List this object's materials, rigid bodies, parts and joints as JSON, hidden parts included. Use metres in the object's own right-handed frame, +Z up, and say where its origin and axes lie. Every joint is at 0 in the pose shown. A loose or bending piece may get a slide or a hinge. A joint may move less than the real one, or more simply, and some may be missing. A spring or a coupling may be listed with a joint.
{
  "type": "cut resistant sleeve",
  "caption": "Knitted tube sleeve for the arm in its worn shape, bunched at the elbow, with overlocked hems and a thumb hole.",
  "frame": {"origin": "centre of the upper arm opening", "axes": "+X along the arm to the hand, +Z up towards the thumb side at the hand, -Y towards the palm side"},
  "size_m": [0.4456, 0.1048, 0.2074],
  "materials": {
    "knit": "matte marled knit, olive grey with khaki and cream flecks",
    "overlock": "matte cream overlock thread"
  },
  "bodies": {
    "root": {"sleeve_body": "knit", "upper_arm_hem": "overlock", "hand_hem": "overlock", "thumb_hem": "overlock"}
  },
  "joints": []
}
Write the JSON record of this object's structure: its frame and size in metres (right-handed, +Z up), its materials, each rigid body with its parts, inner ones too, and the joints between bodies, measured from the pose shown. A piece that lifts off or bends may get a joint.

++++++++

Problem statement: Where does the word "pose" appear in the listing? List each line that holds it.

Task solution:
List this object's materials, rigid bodies, parts and joints as JSON, hidden parts included. Use metres in the object's own right-handed frame, +Z up, and say where its origin and axes lie. Every joint is at 0 in the pose shown. A loose or bending piece may get a slide or a hinge. A joint may move less than the real one, or more simply, and some may be missing. A spring or a coupling may be listed with a joint.
Write the JSON record of this object's structure: its frame and size in metres (right-handed, +Z up), its materials, each rigid body with its parts, inner ones too, and the joints between bodies, measured from the pose shown. A piece that lifts off or bends may get a joint.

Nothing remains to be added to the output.